Hypothetically speaking, if an extinction level asteroid/meteor impact was known to occur in ~25 years time, what realistic options does humanity, and life in general on Earth, have?
Could we feasibly design a space operation to alter the course of or destroy the object?
Yes. We either plop down mass drivers on it, chemical thrusters, nuclear thrusters, bomb it so the orbit shifts, do anything ASAP to alter its course with as little D/v tax as possible. Because the closer it gets, the more D/v it's going to cost. Basically we need to chuck everything at it. A solar sail, nuclear bombs, add mass drivers, everything. But it can be done. As long as it misses, it misses. And it needs to miss - not just be blown up and keep the same orbit, that just means roughly the same amount of destruction, just over a bigger area. It needs to have its orbit changed. But it's doable.

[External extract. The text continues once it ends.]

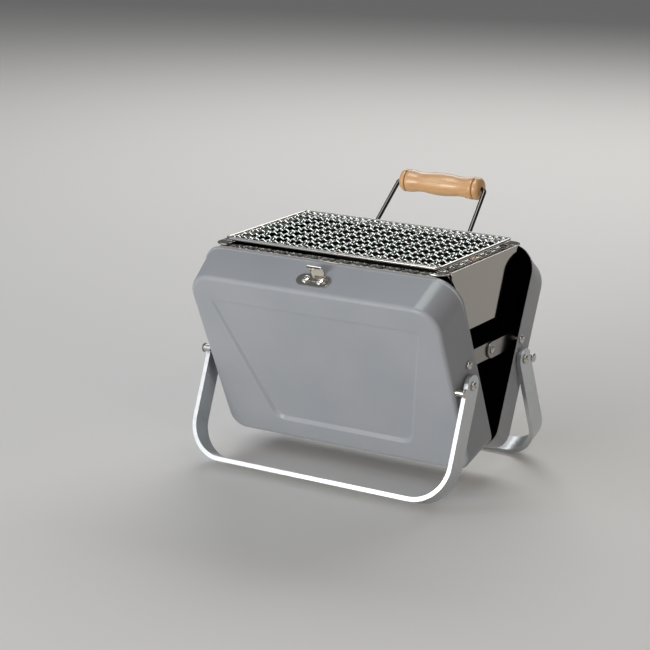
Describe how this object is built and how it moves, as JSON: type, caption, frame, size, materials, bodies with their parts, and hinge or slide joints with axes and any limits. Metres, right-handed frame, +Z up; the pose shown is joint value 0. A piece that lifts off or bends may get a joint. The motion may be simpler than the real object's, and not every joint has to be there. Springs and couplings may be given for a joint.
{
  "type": "tabletop charcoal grill",
  "caption": "Folding charcoal grill: two pressed steel shells stand open in a V on U legs, with a lift-out fire box, a wire grate and a wooden carrying handle.",
  "frame": {"origin": "on the table, under the middle of the whole grill's box", "axes": "+X along the hinge to the right seen from the front, +Y to the back, +Z up"},
  "size_m": [0.2746, 0.2476, 0.2437],
  "materials": {
    "shell": "satin grey enamel outside, satin black inside",
    "leg": "satin",
    "grip": "varnished light wood",
    "rivet": "polished",
    "firebox": "mirror polished stainless",
    "stay": "satin stainless",
    "grate": "bright stainless wire",
    "charcoal_plate": "heat-dulled stainless",
    "wire": "polished wire",
    "fitting": "polished stainless"
  },
  "bodies": {
    "hinge_core": {"hinge_pin": "fitting"},
    "front_half": {"front_shell": "shell", "front_hinge_leaf": "fitting", "front_hinge_rivet_left": "rivet", "front_hinge_rivet_right": "rivet", "front_leg_rivet_left": "rivet", "front_leg_rivet_right": "rivet", "front_leg_stop_left": "rivet", "front_leg_stop_right": "rivet", "front_stay_rivet_left": "rivet", "front_stay_rivet_right": "rivet", "latch_keeper": "fitting", "keeper_rivet_left": "rivet", "keeper_rivet_right": "rivet"},
    "back_half": {"back_shell": "shell", "back_hinge_leaf": "fitting", "back_hinge_rivet_left": "rivet", "back_hinge_rivet_right": "rivet", "back_leg_rivet_left": "rivet", "back_leg_rivet_right": "rivet", "back_leg_stop_left": "rivet", "back_leg_stop_right": "rivet", "back_stay_rivet_left": "rivet", "back_stay_rivet_right": "rivet", "latch_base": "fitting", "latch_rivet_left": "rivet", "latch_rivet_right": "rivet", "handle_bracket_left": "fitting", "handle_bracket_right": "fitting", "handle_rivet_left": "rivet", "handle_rivet_right": "rivet"},
    "front_leg_body": {"front_leg": "leg"},
    "back_leg_body": {"back_leg": "leg"},
    "stay_front_left_body": {"stay_front_link_left": "stay", "stay_knuckle_left": "rivet"},
    "stay_front_right_body": {"stay_front_link_right": "stay", "stay_knuckle_right": "rivet"},
    "stay_back_left_body": {"stay_back_link_left": "stay"},
    "stay_back_right_body": {"stay_back_link_right": "stay"},
    "latch_loop_body": {"latch_loop": "wire"},
    "handle_body": {"handle_bail": "wire", "handle_grip": "grip"},
    "firebox_body": {"firebox_front_wall": "firebox", "firebox_back_wall": "firebox", "firebox_end_plate_left": "firebox", "firebox_end_plate_right": "firebox", "charcoal_plate": "charcoal_plate"},
    "grate_body": {"grate_frame": "grate", "grate_net": "grate"}
  },
  "joints": [
    {"name": "front_fold", "type": "hinge", "parent": "hinge_core", "child": "front_half", "pos_m": [0, -0.02116, 0.03374], "axis": [-1, 0, 0], "range_deg": [0, 23.3]},
    {"name": "back_fold", "type": "hinge", "parent": "hinge_core", "child": "back_half", "pos_m": [0, -0.02116, 0.03374], "axis": [1, 0, 0], "range_deg": [0, 23.3]},
    {"name": "front_leg_swing", "type": "hinge", "parent": "front_half", "child": "front_leg_body", "pos_m": [0, -0.07018, 0.10333], "axis": [1, 0, 0], "range_deg": [0, 43]},
    {"name": "back_leg_swing", "type": "hinge", "parent": "back_half", "child": "back_leg_body", "pos_m": [0, 0.02786, 0.10333], "axis": [-1, 0, 0], "range_deg": [0, 43]},
    {"name": "stay_front_left_turn", "type": "hinge", "parent": "front_half", "child": "stay_front_left_body", "pos_m": [-0.1233, -0.06997, 0.12128], "axis": [-1, 0, 0], "range_deg": [0, 30.18]},
    {"name": "stay_back_left_turn", "type": "hinge", "parent": "stay_front_left_body", "child": "stay_back_left_body", "pos_m": [-0.1233, -0.01666, 0.12128], "axis": [1, 0, 0], "range_deg": [0, 158.3]},
    {"name": "stay_front_right_turn", "type": "hinge", "parent": "front_half", "child": "stay_front_right_body", "pos_m": [0.1233, -0.06997, 0.12128], "axis": [-1, 0, 0], "range_deg": [0, 30.18]},
    {"name": "stay_back_right_turn", "type": "hinge", "parent": "stay_front_right_body", "child": "stay_back_right_body", "pos_m": [0.1233, -0.01666, 0.12128], "axis": [1, 0, 0], "range_deg": [0, 158.3]},
    {"name": "firebox_lift", "type": "slide", "parent": "hinge_core", "child": "firebox_body", "axis": [0, 0, 1], "range_m": [0, 0.19]},
    {"name": "grate_lift", "type": "slide", "parent": "firebox_body", "child": "grate_body", "axis": [0, 0, 1], "range_m": [0, 0.06]},
    {"name": "handle_swing", "type": "hinge", "parent": "back_half", "child": "handle_body", "pos_m": [0, 0.0699, 0.19275], "axis": [1, 0, 0], "range_deg": [0, 80]},
    {"name": "latch_swing", "type": "hinge", "parent": "back_half", "child": "latch_loop_body", "pos_m": [0, 0.05934, 0.19888], "axis": [1, 0, 0], "range_deg": [0, 169.8]}
  ],
  "couplings": [
    {"joint": "back_fold", "follows": "front_fold", "ratio": 1},
    {"joint": "stay_front_left_turn", "follows": "front_fold", "ratio": 1.2947},
    {"joint": "stay_back_left_turn", "follows": "front_fold", "ratio": 6.7934},
    {"joint": "stay_front_right_turn", "follows": "front_fold", "ratio": 1.2947},
    {"joint": "stay_back_right_turn", "follows": "front_fold", "ratio": 6.7934},
    {"joint": "firebox_lift", "follows": "front_fold", "m_per_rad": 0.467}
  ]
}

Is it possible to sustain some remnant of life in bunkers/protective shelters for the amount of time that would be needed for the environment to return to a habitable state? Do we have the technology/capacity to store/create enough energy and perishable supplies for this to happen?

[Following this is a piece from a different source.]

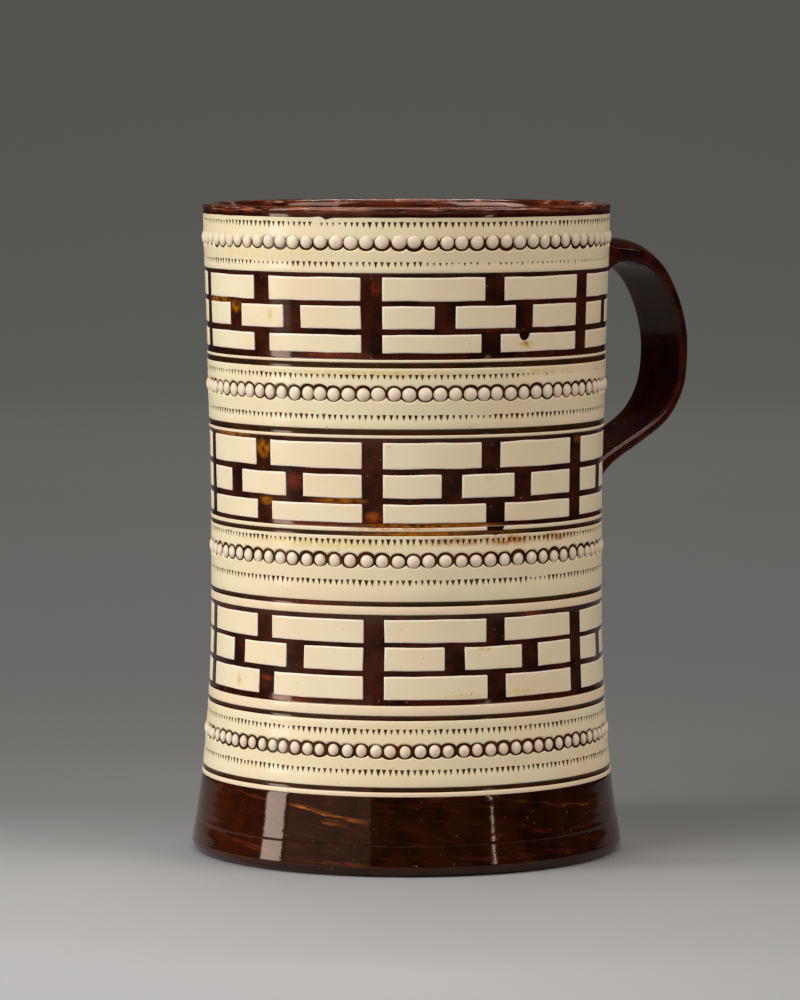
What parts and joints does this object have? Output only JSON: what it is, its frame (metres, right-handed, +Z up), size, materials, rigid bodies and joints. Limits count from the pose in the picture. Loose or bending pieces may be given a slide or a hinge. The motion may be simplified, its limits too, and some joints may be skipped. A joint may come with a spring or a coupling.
{
  "type": "mug",
  "caption": "Straight-sided pottery mug with relief brickwork in brown slip, rows of raised beads, slip lines and a strap handle.",
  "frame": {"origin": "centre of the flat base, where it stands", "axes": "+Z up along the axis of the body; +X out along the middle of the handle"},
  "size_m": [0.1304, 0.1018, 0.152],
  "materials": {
    "cream_glaze": "clear lead glaze over cream clay",
    "bead_glaze": "clear glaze, thin over white beads",
    "brown_slip": "glossy glaze over dark brown slip",
    "handle_slip": "glossy glaze over dark brown slip"
  },
  "bodies": {
    "root": {"body": "cream_glaze", "handle": "handle_slip", "rim_slip": "brown_slip", "foot_slip": "brown_slip", "brick_slip_lower": "brown_slip", "brick_slip_middle": "brown_slip", "brick_slip_upper": "brown_slip", "line_slip_1": "brown_slip", "line_slip_2": "brown_slip", "line_slip_3": "brown_slip", "line_slip_4": "brown_slip", "line_slip_5": "brown_slip", "line_slip_6": "brown_slip", "bead_row_1": "bead_glaze", "bead_row_2": "bead_glaze", "bead_row_3": "bead_glaze", "bead_row_4": "bead_glaze"}
  },
  "joints": []
}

...Yes, actually. Now I'm a bit biased. I come from survivalist militia stock. I spent most of '99 preppin' for Y2K and then '01+ after 9/11 in bunkers. Just get the nation to subsidize Mountain House, hook up a nuclear reactor, and keep digging in mountains somewhere, this is the simplest option. The Bunkers in...Armageddon, was it? Totally doable. You nationalize everything, you put the world on war footing, you shove people down there, as much as possible. This is the simplest option, and can be done concurrently with the orbit changing mission above - have NASA and ESA and CSNA and ISRO and Roscomos work on altering the orbit, everyone else doesn't just sit around, they make vaults.
It won't be comfortable, however.
Last I heard, the most a submariner was down in the depths, back to back, was around 120 odd days. Four months. People have been in space for a year and a half or more, but are always doing something and talking to a living world.

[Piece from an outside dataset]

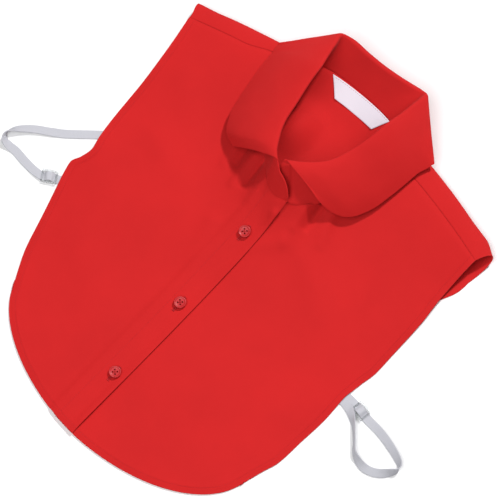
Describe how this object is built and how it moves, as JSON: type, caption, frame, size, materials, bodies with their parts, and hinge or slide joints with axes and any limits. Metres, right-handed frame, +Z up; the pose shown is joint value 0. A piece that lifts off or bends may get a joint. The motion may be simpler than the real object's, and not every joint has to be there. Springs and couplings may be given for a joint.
{
  "type": "detachable bib collar",
  "caption": "Red detachable false collar: buttoned bib front and back, turned down collar with rounded ends, side elastics with slides.",
  "frame": {"origin": "on the underside of the back panel at the middle of the chest, on the button line", "axes": "+X towards the wearer's left, +Y from the hem towards the neck, +Z up from the table as the collar lies on its back"},
  "size_m": [0.4782, 0.4407, 0.0489],
  "materials": {
    "red_cotton": "fine plain weave shirting, matte",
    "white_satin": "white woven satin with a slight sheen",
    "red_button": "polished red resin",
    "white_elastic": "flat woven white elastic",
    "clear_plastic": "clear moulded plastic"
  },
  "bodies": {
    "root": {"back_panel": "red_cotton", "front_right": "red_cotton", "front_left": "red_cotton", "collar_stand": "red_cotton", "collar_leaf": "red_cotton", "neck_label": "white_satin", "button_1": "red_button", "button_2": "red_button", "button_3": "red_button", "elastic_right": "white_elastic", "slide_right": "clear_plastic", "elastic_left": "white_elastic", "slide_left": "clear_plastic"}
  },
  "joints": []
}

Now, theoretically, you can stay down there for a longer time, but it's going into uncharted territory real fast. I hope the government leaves them construction equipment to keep on expanding the base, stock it full of teachers, give everyone courses, anything to keep them occupied.
Could we feasibly design any sort of space faring colonization mission or long term "housing" in space or on a spacecraft?
I'm gonna say
No. Not without our tech. We don't have a handle on ECLSS yet, nor anything more than just making, basically, a bunker, and putting it on the Moon or Mars (Just do the Far side of the moon). And for what? If you can make a nuclear-solar powered bunker-in-a-box, just do it here. A bunker on earth for 10 years is far more preferable than a bunker on the Moon for a year.
Or would we have to resort to launching a probe containing the artifacts (and maybe DNA) of human society for some alien race to find in the future, ala The Inner Light?
A complete waste of time. Better spent on shoring up defenses here or focusing on a more active mission.
Would we be doomed to hoping that a small segment of the population survives and hopefully persists long enough to rebuild civilization as we know it?
If it's a planet killer, many will die. Even in the developed world. It's impossible to shove everyone down there, or support them. I would say a few million, at most. People will try to make it through on cans in backyard bunkers, and if the dust subsides within two, three years, they can make it. But not much longer. The more ornate bunkers can make it a few decades (Mountain House has a shelf life of thirty years...mmm), but the sooner they come out, the better, while using the Bunkers as new capitals and cities to spring out from. But most people are goners. Starvation, the breakdown of logistics, crime, warfare...but humanity, as we know it, technologically, can survive. It just depends on how much we really give a damn about saving it.
What if we had 50 years, does anything change?
In 50 years? Certainly. However at that point malaise and economic ups and downs have their way. Oh, at first people will build bunkers, look into space tech, but then it becomes someone else's problem, funding dries up. A few missions. Then when it's 10, 5 years away people care again.